Ce post a suscité des réactions diverses. De Standaard relate par exemple celle de Staf Aerts (Groen), président de la commission des achats militaires. « Que Theo Francken adule Trump, ce n’est pas nouveau. Mais qu’il entraîne la politique de défense belge dans cette admiration et veuille collaborer avec les amis technologiques de Trump chez Palantir, une entreprise sans scrupules qui fait de la persécution et du meurtre un modèle économique, est inacceptable », souligne Staf Aerts.
Une odeur de soufre
Palantir est une entreprise américaine fondée en 2004 par Peter Thiel, Alex Karp et Nathan Gietting, n’est pas une entreprise comme les autres. Elle a des liens historiques étroits avec la CIA et d’autres agences de renseignement américaines et elle est spécialisée dans l’analyse de données massives (Big Data) et l’intelligence artificielle.
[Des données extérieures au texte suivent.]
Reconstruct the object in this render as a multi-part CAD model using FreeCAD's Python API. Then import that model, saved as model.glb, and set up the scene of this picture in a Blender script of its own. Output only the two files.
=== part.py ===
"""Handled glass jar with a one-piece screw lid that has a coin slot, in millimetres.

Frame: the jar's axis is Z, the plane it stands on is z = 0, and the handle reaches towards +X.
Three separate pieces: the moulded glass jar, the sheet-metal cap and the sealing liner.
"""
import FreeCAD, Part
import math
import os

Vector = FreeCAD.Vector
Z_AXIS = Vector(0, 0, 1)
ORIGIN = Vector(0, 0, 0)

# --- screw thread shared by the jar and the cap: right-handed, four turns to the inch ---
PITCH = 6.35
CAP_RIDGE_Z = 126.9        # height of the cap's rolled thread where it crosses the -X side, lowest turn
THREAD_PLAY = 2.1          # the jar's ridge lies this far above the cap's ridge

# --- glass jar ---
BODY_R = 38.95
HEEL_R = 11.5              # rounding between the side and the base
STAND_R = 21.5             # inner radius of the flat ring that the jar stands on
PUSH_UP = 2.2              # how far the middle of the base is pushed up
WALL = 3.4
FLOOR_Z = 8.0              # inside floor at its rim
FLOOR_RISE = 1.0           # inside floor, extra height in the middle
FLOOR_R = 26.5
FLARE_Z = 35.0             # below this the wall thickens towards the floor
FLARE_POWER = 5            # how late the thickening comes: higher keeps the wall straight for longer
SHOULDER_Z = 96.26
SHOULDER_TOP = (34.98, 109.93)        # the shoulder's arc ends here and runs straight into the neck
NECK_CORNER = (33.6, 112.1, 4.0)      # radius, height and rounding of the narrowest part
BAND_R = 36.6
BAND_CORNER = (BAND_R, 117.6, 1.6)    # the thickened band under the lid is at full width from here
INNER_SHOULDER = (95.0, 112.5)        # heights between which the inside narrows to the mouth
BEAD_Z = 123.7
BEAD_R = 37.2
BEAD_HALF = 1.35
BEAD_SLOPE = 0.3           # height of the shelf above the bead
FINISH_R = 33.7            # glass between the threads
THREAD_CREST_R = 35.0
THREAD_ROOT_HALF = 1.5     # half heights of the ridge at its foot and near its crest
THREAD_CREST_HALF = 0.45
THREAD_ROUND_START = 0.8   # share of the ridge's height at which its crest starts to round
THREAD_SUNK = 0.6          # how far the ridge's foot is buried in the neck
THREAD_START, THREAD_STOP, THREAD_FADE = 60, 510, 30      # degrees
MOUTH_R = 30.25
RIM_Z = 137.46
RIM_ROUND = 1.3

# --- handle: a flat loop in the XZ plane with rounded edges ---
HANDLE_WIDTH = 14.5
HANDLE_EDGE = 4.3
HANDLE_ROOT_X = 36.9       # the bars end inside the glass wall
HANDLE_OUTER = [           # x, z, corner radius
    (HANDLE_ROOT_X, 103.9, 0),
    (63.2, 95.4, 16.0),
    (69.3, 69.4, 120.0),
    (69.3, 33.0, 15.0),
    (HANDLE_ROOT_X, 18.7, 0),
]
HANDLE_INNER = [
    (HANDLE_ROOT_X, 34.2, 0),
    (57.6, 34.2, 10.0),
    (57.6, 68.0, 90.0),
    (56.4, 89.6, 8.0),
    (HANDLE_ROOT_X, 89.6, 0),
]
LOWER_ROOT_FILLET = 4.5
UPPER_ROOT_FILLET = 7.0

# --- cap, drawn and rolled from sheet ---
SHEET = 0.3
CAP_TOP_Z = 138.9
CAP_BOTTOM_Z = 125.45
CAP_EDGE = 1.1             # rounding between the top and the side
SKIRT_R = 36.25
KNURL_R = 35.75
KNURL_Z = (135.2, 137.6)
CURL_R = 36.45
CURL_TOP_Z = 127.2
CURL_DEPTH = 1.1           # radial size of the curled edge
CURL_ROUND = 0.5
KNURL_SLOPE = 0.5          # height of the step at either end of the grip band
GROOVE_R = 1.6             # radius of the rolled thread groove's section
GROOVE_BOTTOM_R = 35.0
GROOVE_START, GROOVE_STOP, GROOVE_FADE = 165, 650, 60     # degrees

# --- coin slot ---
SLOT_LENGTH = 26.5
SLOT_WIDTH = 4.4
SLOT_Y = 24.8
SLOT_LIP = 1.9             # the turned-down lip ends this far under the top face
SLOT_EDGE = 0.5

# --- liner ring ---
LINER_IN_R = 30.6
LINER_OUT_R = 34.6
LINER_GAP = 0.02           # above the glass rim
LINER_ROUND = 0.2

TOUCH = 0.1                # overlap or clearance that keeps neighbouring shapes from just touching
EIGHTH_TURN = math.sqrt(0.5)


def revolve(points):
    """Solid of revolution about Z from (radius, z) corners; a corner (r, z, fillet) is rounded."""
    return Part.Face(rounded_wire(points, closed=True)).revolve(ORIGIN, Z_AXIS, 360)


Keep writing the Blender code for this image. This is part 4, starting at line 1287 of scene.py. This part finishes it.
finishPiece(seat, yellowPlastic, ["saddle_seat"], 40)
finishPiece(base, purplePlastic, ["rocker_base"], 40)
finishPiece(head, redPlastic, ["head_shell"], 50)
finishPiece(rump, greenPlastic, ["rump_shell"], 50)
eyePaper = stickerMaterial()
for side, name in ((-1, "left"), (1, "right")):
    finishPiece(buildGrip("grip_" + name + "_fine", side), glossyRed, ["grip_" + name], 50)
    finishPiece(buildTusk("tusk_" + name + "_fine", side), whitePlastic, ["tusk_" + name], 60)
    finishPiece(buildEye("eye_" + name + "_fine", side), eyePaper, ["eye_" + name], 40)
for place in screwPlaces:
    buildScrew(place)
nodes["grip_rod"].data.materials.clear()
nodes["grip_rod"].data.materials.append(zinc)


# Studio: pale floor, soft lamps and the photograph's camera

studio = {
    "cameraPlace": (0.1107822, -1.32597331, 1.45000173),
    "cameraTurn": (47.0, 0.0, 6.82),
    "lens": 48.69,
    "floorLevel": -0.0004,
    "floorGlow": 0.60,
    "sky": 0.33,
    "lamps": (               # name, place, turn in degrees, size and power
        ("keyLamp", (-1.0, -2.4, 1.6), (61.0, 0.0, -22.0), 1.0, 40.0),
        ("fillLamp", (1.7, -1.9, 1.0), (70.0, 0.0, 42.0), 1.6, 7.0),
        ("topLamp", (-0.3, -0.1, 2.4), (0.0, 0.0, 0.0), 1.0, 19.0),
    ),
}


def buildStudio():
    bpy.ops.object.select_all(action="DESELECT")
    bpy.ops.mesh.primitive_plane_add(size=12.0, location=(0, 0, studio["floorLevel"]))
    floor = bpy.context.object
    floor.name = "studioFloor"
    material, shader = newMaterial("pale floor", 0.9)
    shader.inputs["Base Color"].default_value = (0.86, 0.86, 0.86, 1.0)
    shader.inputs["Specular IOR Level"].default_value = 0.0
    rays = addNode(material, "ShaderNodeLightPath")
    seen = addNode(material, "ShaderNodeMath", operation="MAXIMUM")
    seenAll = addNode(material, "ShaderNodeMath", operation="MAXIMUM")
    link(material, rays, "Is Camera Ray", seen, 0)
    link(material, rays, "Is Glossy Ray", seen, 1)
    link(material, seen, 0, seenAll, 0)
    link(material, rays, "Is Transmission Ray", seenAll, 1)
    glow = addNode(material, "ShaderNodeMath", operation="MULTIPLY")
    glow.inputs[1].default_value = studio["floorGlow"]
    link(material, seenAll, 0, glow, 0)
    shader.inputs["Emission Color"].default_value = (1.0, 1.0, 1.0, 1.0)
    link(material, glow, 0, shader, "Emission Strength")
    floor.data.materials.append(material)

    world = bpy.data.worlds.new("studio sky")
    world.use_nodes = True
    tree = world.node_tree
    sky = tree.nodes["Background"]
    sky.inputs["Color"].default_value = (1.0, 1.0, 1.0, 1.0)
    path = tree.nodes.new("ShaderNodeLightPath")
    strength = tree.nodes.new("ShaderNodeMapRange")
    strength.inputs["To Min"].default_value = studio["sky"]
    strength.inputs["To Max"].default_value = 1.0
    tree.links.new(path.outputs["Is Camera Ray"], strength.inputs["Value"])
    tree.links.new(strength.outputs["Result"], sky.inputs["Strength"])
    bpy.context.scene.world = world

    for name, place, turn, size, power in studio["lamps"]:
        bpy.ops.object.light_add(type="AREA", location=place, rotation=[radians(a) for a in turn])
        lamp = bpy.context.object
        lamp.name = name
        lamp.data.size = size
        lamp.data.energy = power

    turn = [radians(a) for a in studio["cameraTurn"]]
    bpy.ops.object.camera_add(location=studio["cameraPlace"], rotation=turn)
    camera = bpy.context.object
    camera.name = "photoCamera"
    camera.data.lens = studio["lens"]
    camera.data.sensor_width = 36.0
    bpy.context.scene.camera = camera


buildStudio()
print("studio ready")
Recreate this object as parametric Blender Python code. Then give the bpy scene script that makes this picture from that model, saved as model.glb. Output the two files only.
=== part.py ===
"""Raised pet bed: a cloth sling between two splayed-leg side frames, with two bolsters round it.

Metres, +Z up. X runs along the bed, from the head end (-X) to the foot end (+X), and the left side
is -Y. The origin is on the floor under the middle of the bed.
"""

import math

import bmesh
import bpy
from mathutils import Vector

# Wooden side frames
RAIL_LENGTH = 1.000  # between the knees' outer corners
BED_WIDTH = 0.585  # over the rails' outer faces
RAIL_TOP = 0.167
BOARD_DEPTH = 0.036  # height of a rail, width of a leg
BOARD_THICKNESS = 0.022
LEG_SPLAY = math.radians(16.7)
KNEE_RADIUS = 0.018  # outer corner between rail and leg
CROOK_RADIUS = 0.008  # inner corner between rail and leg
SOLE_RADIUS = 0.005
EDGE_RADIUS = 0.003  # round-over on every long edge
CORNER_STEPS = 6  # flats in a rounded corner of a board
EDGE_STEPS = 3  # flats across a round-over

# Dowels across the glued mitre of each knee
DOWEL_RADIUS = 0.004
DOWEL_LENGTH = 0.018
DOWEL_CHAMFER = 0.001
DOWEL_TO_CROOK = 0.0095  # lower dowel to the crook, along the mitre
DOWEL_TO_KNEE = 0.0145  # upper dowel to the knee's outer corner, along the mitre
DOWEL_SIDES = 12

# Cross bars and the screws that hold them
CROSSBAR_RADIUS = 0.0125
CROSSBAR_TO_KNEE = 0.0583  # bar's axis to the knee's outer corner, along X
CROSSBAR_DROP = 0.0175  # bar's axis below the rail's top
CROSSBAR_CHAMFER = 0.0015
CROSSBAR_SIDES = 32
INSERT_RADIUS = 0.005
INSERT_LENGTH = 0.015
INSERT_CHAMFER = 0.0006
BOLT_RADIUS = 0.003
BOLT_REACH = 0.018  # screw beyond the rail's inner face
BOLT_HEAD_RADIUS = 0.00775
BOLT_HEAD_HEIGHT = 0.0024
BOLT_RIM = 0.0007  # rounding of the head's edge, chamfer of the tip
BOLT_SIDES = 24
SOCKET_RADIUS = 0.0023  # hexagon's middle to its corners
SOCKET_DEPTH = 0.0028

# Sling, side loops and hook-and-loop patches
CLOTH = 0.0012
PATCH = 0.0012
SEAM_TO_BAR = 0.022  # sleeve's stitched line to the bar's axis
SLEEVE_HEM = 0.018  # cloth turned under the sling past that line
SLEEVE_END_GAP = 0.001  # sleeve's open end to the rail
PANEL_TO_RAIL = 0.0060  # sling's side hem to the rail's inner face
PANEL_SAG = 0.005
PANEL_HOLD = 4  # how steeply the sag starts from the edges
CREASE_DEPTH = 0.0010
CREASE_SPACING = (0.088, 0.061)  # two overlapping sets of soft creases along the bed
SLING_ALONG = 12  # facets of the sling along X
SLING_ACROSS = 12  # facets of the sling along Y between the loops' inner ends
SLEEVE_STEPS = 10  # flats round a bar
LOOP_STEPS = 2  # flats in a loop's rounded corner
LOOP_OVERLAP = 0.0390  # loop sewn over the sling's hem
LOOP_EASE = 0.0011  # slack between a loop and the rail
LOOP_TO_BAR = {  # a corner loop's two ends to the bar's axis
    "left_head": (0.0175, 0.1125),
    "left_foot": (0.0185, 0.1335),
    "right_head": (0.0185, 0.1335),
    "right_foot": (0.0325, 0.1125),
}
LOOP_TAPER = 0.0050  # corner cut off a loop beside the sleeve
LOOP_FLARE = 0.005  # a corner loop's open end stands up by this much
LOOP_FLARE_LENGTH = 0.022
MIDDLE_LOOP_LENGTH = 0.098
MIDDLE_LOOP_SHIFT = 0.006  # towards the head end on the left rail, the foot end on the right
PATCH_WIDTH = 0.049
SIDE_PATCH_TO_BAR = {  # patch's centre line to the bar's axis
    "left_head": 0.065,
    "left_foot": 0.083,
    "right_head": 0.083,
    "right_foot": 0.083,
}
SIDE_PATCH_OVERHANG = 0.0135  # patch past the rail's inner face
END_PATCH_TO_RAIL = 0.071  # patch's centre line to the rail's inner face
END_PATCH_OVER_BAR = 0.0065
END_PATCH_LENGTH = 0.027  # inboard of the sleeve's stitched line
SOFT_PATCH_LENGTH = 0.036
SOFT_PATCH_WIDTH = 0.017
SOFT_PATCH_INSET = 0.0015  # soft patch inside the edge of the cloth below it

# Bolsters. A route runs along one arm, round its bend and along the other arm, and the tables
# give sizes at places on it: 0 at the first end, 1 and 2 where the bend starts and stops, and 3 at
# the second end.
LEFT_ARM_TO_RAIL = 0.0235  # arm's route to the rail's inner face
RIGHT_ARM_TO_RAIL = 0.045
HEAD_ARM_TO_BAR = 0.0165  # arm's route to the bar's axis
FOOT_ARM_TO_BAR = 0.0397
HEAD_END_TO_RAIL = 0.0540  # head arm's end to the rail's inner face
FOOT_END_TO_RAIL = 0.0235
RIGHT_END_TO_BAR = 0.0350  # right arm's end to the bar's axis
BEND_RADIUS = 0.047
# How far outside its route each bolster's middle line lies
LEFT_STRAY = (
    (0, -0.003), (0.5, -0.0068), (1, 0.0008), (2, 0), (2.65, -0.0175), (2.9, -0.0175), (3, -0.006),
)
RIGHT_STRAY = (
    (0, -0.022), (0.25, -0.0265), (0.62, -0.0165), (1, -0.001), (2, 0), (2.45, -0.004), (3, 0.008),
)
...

Elle fournit des logiciels à des gouvernements pour des usages en sécurité, santé publique, immigration et défense.
Un de ses logiciels les plus connus est Gotham : il collecte des données massives courriels, fichiers texte, images, … et il peut à partir de ces données dresser une liste de personnes susceptibles de commettre dans le futur un acte terroriste ou un crime. Un outil qui fait penser au film de Steven Spielberg « Minority Report ». Si ce n’est que ce n’est plus de la dystopie. La police de Los Angeles l’a utilisé pour dresser une liste de suspects et les arrêter pour des délits mineurs (par exemple traverser en dehors des passages pour piétons) et mener un interrogatoire serré de ces personnes. Le Danemark l’utilise aussi pour dresser une cartographie des zones à criminalité élevée.
Trump et Palantir
En raison des liens étroits entre Peter Thiel et Donald Trump – Thiel a été le premier milliardaire de la tech à endosser, dès 2016, la candidature de Donald Trump – , Palantir a obtenu pas mal de contrats avec l’administration américaine, ce qui a propulsé le cours de son action, qui affiche une hausse de 1.600% sur 5 ans. L’entreprise met ainsi à disposition du ICE, le service américain de l’immigration qui se distingue actuellement par ses interventions musclées, une application d’intelligence artificielle qui permet de traquer les citoyens étrangers sur le territoire des États-Unis.
Ces derniers jours, à la suite d’un rapport de l’armée américaine faisant état de grave lacune de sécurité dans son système de communication pour les applications militaires, Palantir a été quelque peu ébranlé. Mais la société a démenti la gravité de ces lacunes, et la tempête semble s’être déjà calmée.
Dans De Standaard, Theo Francken se défend : « Bien sûr, nous devons sécuriser nos centres de données et notre cloud. Mais nous devons acheter le meilleur. Actuellement, nous sommes à la traîne, il faut passer à la vitesse supérieure », dit-il. « 90 % de nos achats sont européens, mais pour certaines choses, il n’existe tout simplement pas d’alternative européenne. Le système Maven de Palantir a intercepté 199 des 200 missiles lancés par l’Iran sur Israël en juin. Je sais qu’il y a des questions morales autour de cette entreprise, mais nos militaires doivent avoir les meilleurs systèmes, surtout en matière d’IA. »
Comme le F-35 ?
Theo Francken a raison : personne ne concurrence Palantir aujourd’hui dans ce type d’applications. A leur corps défendant, le Royaume-Uni, la France, le Danemark, la Suède, la Finlande, l’Allemagne, les Pays-Bas, la Grèce … ont passé des contrats avec la société américaine, malgré les risques que cela comporte. Risque de transfert de données, d’espionnage industriel, de dépendance. On l’a vu avec l’Ukraine, si jamais la Maison Blanche retire son agrément, un pays qui a acheté une technologie américaine peut se retrouver désarmé. Et plus largement l’utilisation de ce type d’outils pourrait éroder la souveraineté d’un pays en matière de droits fondamentaux, en exposant par exemple ses citoyens à des profils prédictifs déterminés par Palantir, comme ce que fait la police de Los Angeles, mais aussi semble-t-il la police danoise.
Ce que l’on craint aujourd’hui avec Palantir est de même nature que les objections faites à l’acquisition des F-35 : malgré les propos rassurants, on sait que les alliés qui ont acheté ce matériel américain ne contrôlent pas pleinement les mises à jour, les pièces de rechange ni les logiciels critiques. Des experts comme ceux de l’Ifri en France ou du RUSI au Royaume-Uni jugent que cela transforme l’avion en un atout stratégique pour Washington, potentiellement utilisable comme levier diplomatique.
Mais là aussi, Theo Francken avait balayé les objections.